>> BEGIN Material for this task
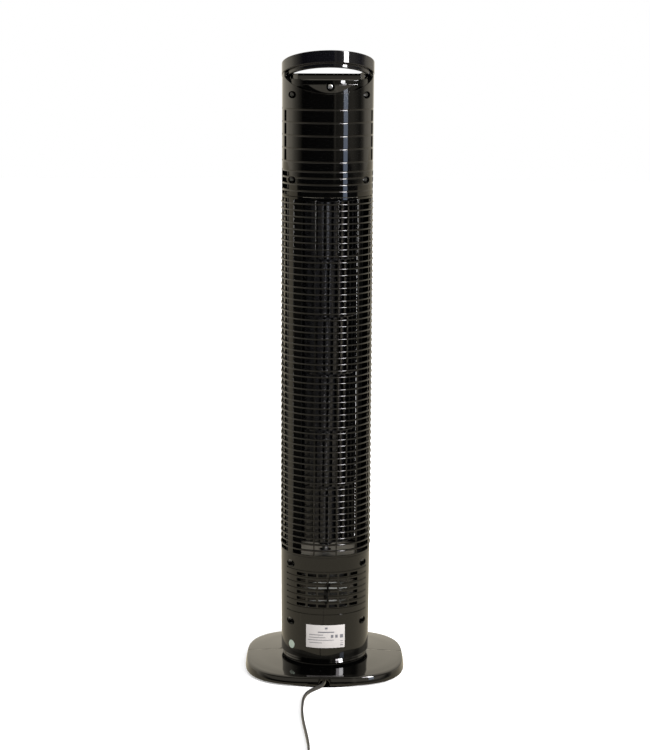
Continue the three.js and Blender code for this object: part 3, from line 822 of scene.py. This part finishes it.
def make_pedestal():
    plate = spun("pedestal_plate", [
        (10, 3.4), (STUB_R, 3.4), (STUB_R, 15.9), (54.2, 15.9), (54.6, 16.3), (53.9, 18.2), (53.6, 18.4),
        (16, 18.4), (16, 28), (10, 28)], steps=144)
    smooth(plate)
    finish(plate, gloss_black, "root", ["pedestal"])
    ring = spun("turntable_bearing_ring", [
        (47, 18.7), (53.6, 18.7), (53.8, 18.9), (52.8, 21.5), (52.5, 21.7), (47, 21.7)], steps=144)
    smooth(ring)
    finish(ring, gloss_black, "root", ["turntable_ring"])
    nut = spun("base_lock_nut", [(STUB_R + 0.3, 5), (29.6, 5), (30, 5.4), (30, 11.5), (29.6, 11.9),
                                 (STUB_R + 0.3, 11.9)], steps=72)
    grips = []
    for azimuth in range(0, 360, 30):
        x, y, _ = polar(30, azimuth) / MM
        grips.append(cylinder("grip", 2.6, 5, 11.9, x, y, 20))
    nut = join([nut, *grips], "base_lock_nut")
    smooth(nut)
    finish(nut, satin_black, "root", ["lock_nut"])


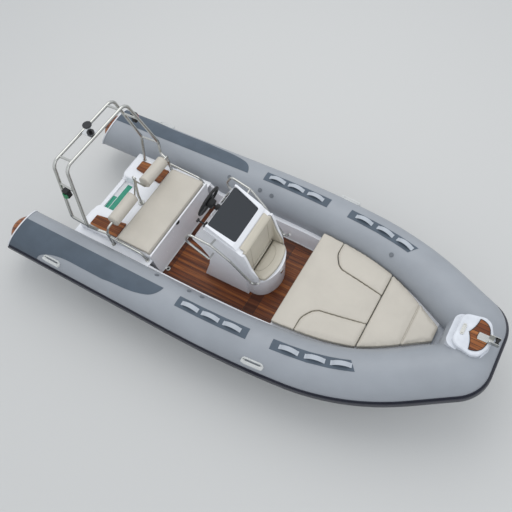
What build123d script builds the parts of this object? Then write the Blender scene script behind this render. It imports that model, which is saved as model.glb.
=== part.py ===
from build123d import *
import os
from math import cos, radians, sin, tan

# Rigid inflatable boat, 5.2 m.  Millimetres, +X forward, +Y to port, +Z up.
# The origin lies on the waterline, on the centreline, level with the middle of the buoyancy
# tubes' slanted after ends.

# ---------------------------------------------------------------- driving sizes
SEAT_FIT = 0.3            # running clearance between pieces that lie on a curved face

# Buoyancy tubes: corners of the port tube's axis, with the bend radius at each corner.
TUBE_R = 255.0
TUBE_Y = 889.0
TUBE_Z = 300.0
TUBE_START_X = -200.0     # the tubes are cut to slanted ends from here
END_RAKE = 30.5
BOW_BEND_R = 90.0
TUBE_AXIS = (             # x, y, z, bend radius
    (TUBE_START_X, TUBE_Y, TUBE_Z, 0.0),
    (2891.0, TUBE_Y, TUBE_Z, 11150.0),
    (4070.0, TUBE_Y - 120.0, TUBE_Z + 5.0, 2330.0),
    (4944.0, TUBE_Y - 641.0, TUBE_Z + 209.0, 0.0),
)

# Hull bottom: stations from the transom to the stem.
TRANSOM_X = 612.0
TRANSOM_T = 50.0
HULL_TOP = 130.0
CHINE_IN = 195.0          # chine, inboard of the tube's axis and below it
CHINE_DOWN = 258.0
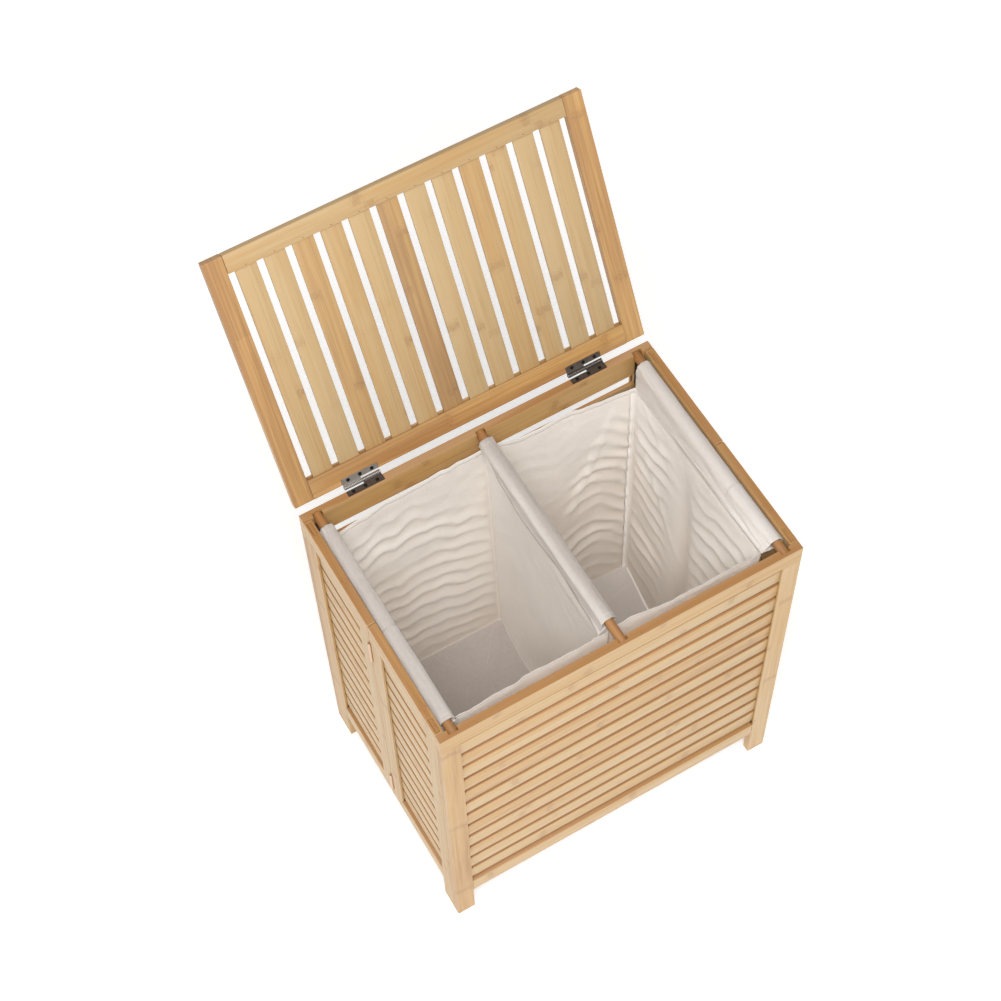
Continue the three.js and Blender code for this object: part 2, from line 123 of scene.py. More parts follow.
class HamperBoards(bpy.types.PropertyGroup):
    """Sizes of the boards, slats, rods and fasteners."""

    edge: length("Edge rounding", "Rounding on the long edges of every board", 0.9)
    slat_edge: length("Slat rounding", "Rounding on the edges of a slat", 0.8)
    slat_width: length("Slat width", "Width of each slat", 28.5)
    slat_thick: length("Slat thickness", "Thickness of each slat", 4.5)
    bottom_rail: length("Bottom rail", "Height of the bottom rails", 31.5)
    lid_front_rail: length("Lid front rail", "Width of the lid's front rail", 25.0)
    tongue: length("Tongue", "How far a slat goes into its groove", 5.0)
    rod_edge: length("Rod end rounding", "Rounding at the ends of a rod", 0.8)
    brad: length("Brad radius", "Radius of the brads in the lid's front rail", 0.45)


class HamperHinges(bpy.types.PropertyGroup):
    """Sizes of the hinges and their screws."""

    leaf_thick: length("Lid leaf thickness", "Thickness of a lid hinge's leaf", 1.2)
    leaf_corner: length("Lid leaf corner", "Rounding of a lid leaf's outer corners", 3.0)
    leaf_reach: length("Lid leaf reach", "From the pin to the leaf's plate", 5.0)
    ribs: bpy.props.IntProperty(
        name="Barrel ribs",
        description="Ribs on each half of a lid hinge's barrel",
        default=12,
        min=1,
        max=40,
    )
    screw: length("Screw radius", "Head radius of a lid hinge screw", 2.6)
    small_screw: length("Small screw radius", "Head radius of a folding hinge screw", 1.9)
    head: length("Screw head", "How far a screw head stands proud", 0.25)
    corner_knuckle: length("Corner knuckle radius", "Knuckle radius of a corner hinge", 2.4)
    seam_knuckle: length("Seam knuckle radius", "Knuckle radius of a seam hinge", 2.2)
    screw_spread: length("Screw spread", "From a folding hinge's middle to its screws", 16.5)


class HamperCloth(bpy.types.PropertyGroup):
    """Sizes of the liner."""

    thick: length("Cloth thickness", "Thickness of the liner's cloth", 0.7)
    hem: length("Hem", "Height of the folded hem", 9.0)
    ripple: length("Ripple", "Depth of the level ripples in the walls", 2.7)
    ripple_pitch: length("Ripple pitch", "Height from one ripple to the next", 33.0)
    seam: length("Seam band", "Width of the band beside a corner seam", 8.0)
    sleeve_slack: length("Sleeve slack", "Room between a rod and its sleeve", 1.1)
    grid: length("Cloth grid", "Spacing of the points on the cloth", 4.5)


class HamperColours(bpy.types.PropertyGroup):
    """Colours of the finishes, and of the painted shade on the slat edges and the liner."""

    pale: colour("Pale bamboo", "Lightest strips of bamboo", (0.545, 0.372, 0.172))
    honey: colour("Honey bamboo", "Middle shade of bamboo", (0.515, 0.294, 0.093))
    warm: colour("Warm bamboo", "Darkest strips of bamboo", (0.33, 0.156, 0.045))
    # Painted warm shade and glow for the slat edges that face the gaps
    groove: colour("Slat edge", "Edges of the slats, where light glows", (0.4, 0.175, 0.045))
    fibre: colour("Bamboo fibre", "Fibres and the bands at the cane's joints", (0.22, 0.095, 0.03))
    rod: colour("Rod wood", "Wood of the round rods", (0.37, 0.175, 0.06))
    cloth: colour("Liner cloth", "Thin off-white cloth", (0.92, 0.888, 0.848))
    # Painted warm shade and glow for the liner's walls
    warm_shade_cloth: colour("Hollow cloth", "Where wood glows through the cloth", (0.71, 0.64, 0.56))
    # Painted shade for the bin floors, hems and sleeves
    shaded_floor_cloth: colour("Bin floor cloth", "Cloth of the bin floors", (0.30, 0.255, 0.228))
    plating: colour("Dark plating", "Antique plating of the hinges", (0.072, 0.05, 0.038))
    patina: colour("Worn plating", "Lighter clouds in the plating", (0.10, 0.074, 0.06))
    nickel: colour("Bare nickel", "Bright metal at the knuckles and edges", (0.60, 0.57, 0.54))
    bronze: colour("Bare bronze", "Warm metal of the seam hinges", (0.72, 0.5, 0.36))


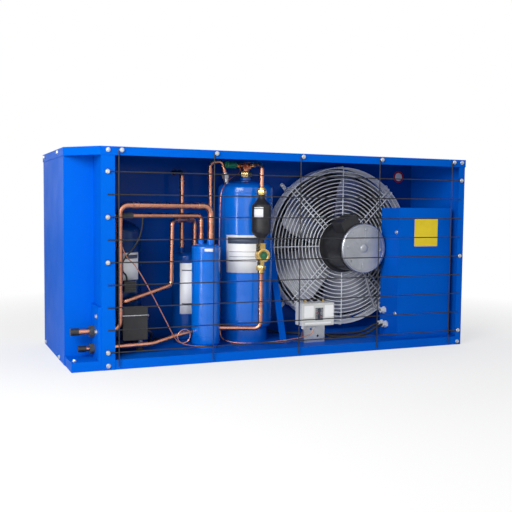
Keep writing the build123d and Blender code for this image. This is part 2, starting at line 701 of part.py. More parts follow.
def sight_glass_body():
    """Brass body of the sight glass, with a round port to the front."""
    low = LOWER_NUT[0] + LOWER_NUT[1]
    high = DRIER_LOW - 28.0
    body = hexagon((LINE_X, LIQUID_LINE_SETBACK, low), (0, 0, 1), 19.0, 12.0)
    body += liquid_upright(9.0, low, GLASS_LEVEL)
    body += liquid_upright(14.0, GLASS_LEVEL - 15, GLASS_LEVEL + 13)
    body += hexagon((LINE_X, LIQUID_LINE_SETBACK, high - 22), (0, 0, 1), 26.0, 22.0)
    body += rod((LINE_X, LIQUID_LINE_SETBACK, GLASS_LEVEL), (0, -1, 0), 19.0, 20.0)
    port = (LINE_X, LIQUID_LINE_SETBACK - 16, GLASS_LEVEL)
    return body - rod(port, (0, -1, 0), 12.0, 5.0)


def sight_glass_lens():
    """Glass disc in the port of the sight glass."""
    return rod((LINE_X, LIQUID_LINE_SETBACK - 16, GLASS_LEVEL), (0, -1, 0), 12.0, 3.0)


# ---------------------------------------------------------------- copper lines

HOT_GAS_X = 356.0
HOT_GAS_LEVEL = CASE_HEIGHT - 50.0
DRAIN_X = 452.0
DRAIN_LEVEL = 80.0
SEPARATOR_IN = (392.0, 196.0)
SEPARATOR_OUT = (356.0, 206.0)
ACCUMULATOR_PORTS = [(404.0, 92.0, SUCTION_R), (384.0, 116.0, LIQUID_R)]
RETURN_X = 126.0
RETURN_Y = 73.0
RETURN_LEVEL = 395.0
HEADER_X = 17.0
HEADER_Y = 402.0


def suction_line():
    """From the suction stub up, along the top and down into the accumulator."""
    x, y, r = ACCUMULATOR_PORTS[0]
    start = RECESS_LENGTH - PLATE_PROUD - 12.0
    points = [(start, STUB_SETBACK, SUCTION_LEVEL), (139.0, STUB_SETBACK, SUCTION_LEVEL),
              (139.0, STUB_SETBACK, 422.0), (x, y, 422.0), (x, y, ACCUMULATOR_TOP)]
    return pipe(points, SUCTION_R, 24.0)


def return_line():
    """From the accumulator back to the compressor's suction port."""
    x, y, r = ACCUMULATOR_PORTS[1]
    seat = COMPRESSOR_Y - COMPRESSOR_R + 0.5
    points = [(x, y, ACCUMULATOR_TOP), (x, y, RETURN_LEVEL), (RETURN_X, RETURN_Y, RETURN_LEVEL),
              (RETURN_X, RETURN_Y, 300.0), (RETURN_X, seat + 4, 300.0)]
    return pipe(points, LIQUID_R, 13.0) - compressor_shell()


def return_sleeve():
    """Grey sleeve on the return line beside the riser."""
    x, y, r = ACCUMULATOR_PORTS[1]
    start, end = Vector(RETURN_X, RETURN_Y, RETURN_LEVEL), Vector(x, y, RETURN_LEVEL)
    along = (end - start).normalized()
    first = start + along * 20.0
    tube = rod(tuple(first), tuple(along), LIQUID_R + 1.6, 34.0)
    return tube - rod(tuple(first - along), tuple(along), LIQUID_R, 40.0)


def discharge_line():
    """From the compressor over to the oil separator, in a tall loop."""
    x, y = SEPARATOR_IN
    points = [(150.0, 100.0, 163.0), (150.0, 79.0, 163.0), (302.0, 134.0, 200.0), (305.0, 135.0, 381.0),
              (x, y, 381.0), (x, y, SEPARATOR_TOP)]
    return pipe(points, LIQUID_R, 13.5) - rod((COMPRESSOR_X, COMPRESSOR_Y, 0), (0, 0, 1), COMPRESSOR_R, 500)


def hot_gas_line():
    """From the oil separator up, through the wall and into the coil's upper header."""
    x, y = SEPARATOR_OUT
    behind = WALL_SETBACK + 42.0
    points = [(x, y, SEPARATOR_TOP), (x, y, HOT_GAS_LEVEL), (x, behind, HOT_GAS_LEVEL),
              (HEADER_X, behind, HOT_GAS_LEVEL), (HEADER_X, HEADER_Y - HEADER_R, HOT_GAS_LEVEL)]
    return pipe(points, LIQUID_R, 16.0)


def condensate_line():
    """From the coil's lower header through the wall and over into the receiver."""
    behind = WALL_SETBACK + 42.0
    direction = Vector(*INLET_TOP) - Vector(*INLET_FOOT)
    top = Vector(*INLET_TOP) + direction.normalized() * 34.0
    points = [(HEADER_X, HEADER_Y - HEADER_R, DRAIN_LEVEL), (HEADER_X, behind, DRAIN_LEVEL),
              (DRAIN_X, behind, DRAIN_LEVEL), (DRAIN_X, 212.0, DRAIN_LEVEL), (437.0, 192.0, INLET_TOP[2] + 29.0),
              tuple(top), INLET_TOP]
    return pipe(points, LIQUID_R, 14.0)


def liquid_line_upper():
    """From the receiver valve forward and down to the drier."""
    start = (RECEIVER_X, RECEIVER_Y - 26, VALVE_Z)
    points = [start, (LINE_X, LIQUID_LINE_SETBACK, VALVE_Z),
              (LINE_X, LIQUID_LINE_SETBACK, UPPER_NUT[0] + 8)]
    return pipe(points, LIQUID_R, 16.0)


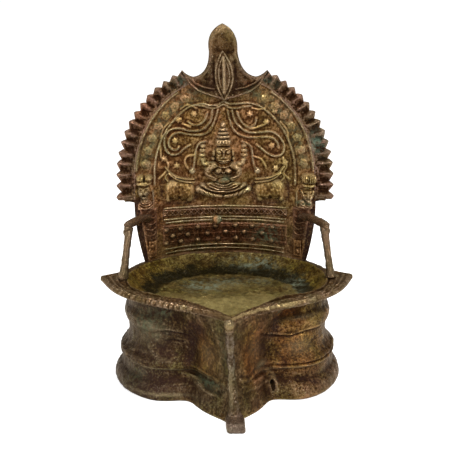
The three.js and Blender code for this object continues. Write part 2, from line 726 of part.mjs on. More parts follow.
// Seated figure with a tall ringed crown, four arms and crossed legs
function goddess() {
  const forms = [
    ellipsoid([0, 1.6, 137.2], [1.9, 1.8, 2.9], 6, 4),
    ellipsoid([0, 1.4, 133.6], [2.6, 2, 2.2], 6, 4),
    ellipsoid([0, 1.4, 130.6], [3.2, 2.3, 2], 6, 4),
    ellipsoid([0, 1.4, 127.6], [3.7, 2.6, 2], 6, 4),
    ellipsoid([0, 1.8, 120.6], [4.6, 3.4, 5.4], 8, 6),
    ellipsoid([0, 1.2, 112.6], [6.8, 2.6, 5.4], 8, 5),
    ellipsoid([-2.6, 3.2, 111.8], [2.1, 1.9, 2.1], 6, 4),
    ellipsoid([2.6, 3.2, 111.8], [2.1, 1.9, 2.1], 6, 4),
    ellipsoid([0, 1.6, 105.2], [6.2, 3, 4.6], 8, 5),
    ellipsoid([0, 0.8, 99.6], [12.4, 2.6, 4.6], 10, 5),
  ];
  for (const side of [-1, 1]) {
    forms.push(
      wire(mirrored([[5.4, 114], [8.6, 112], [10.2, 107], [8.6, 102.4], [5.6, 99.4]], side), 1.7, 5, 1.6),
      wire(mirrored([[6, 114.6], [10.6, 113.6], [12, 117.4], [11.8, 121]], side), 1.2, 4, 1.3),
      ellipsoid([side * 11.7, 1.2, 122.4], [1.9, 1.5, 2.5], 6, 4),
      wire(mirrored([[15, 98.6], [11, 96], [6, 94.2], [1.6, 93.8]], side), 2, 4, 1.8),
      ellipsoid([side * 14.4, 1.4, 98.6], [2.8, 2.2, 2.4], 6, 4),
      ellipsoid([side * 3, 2.2, 93.4], [2, 1.4, 1.3], 6, 4),
    );
  }
  return laid(fitted(relief(forms)));
}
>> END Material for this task
Exercise requirements: Looking at the data above, return every line from the one with "What build123d script" down to the one with "SEAT_FIT = 0.3", exactly and inclusively.

Task answer:
What build123d script builds the parts of this object? Then write the Blender scene script behind this render. It imports that model, which is saved as model.glb.
=== part.py ===
from build123d import *
import os
from math import cos, radians, sin, tan

# Rigid inflatable boat, 5.2 m.  Millimetres, +X forward, +Y to port, +Z up.
# The origin lies on the waterline, on the centreline, level with the middle of the buoyancy
# tubes' slanted after ends.

# ---------------------------------------------------------------- driving sizes
SEAT_FIT = 0.3            # running clearance between pieces that lie on a curved face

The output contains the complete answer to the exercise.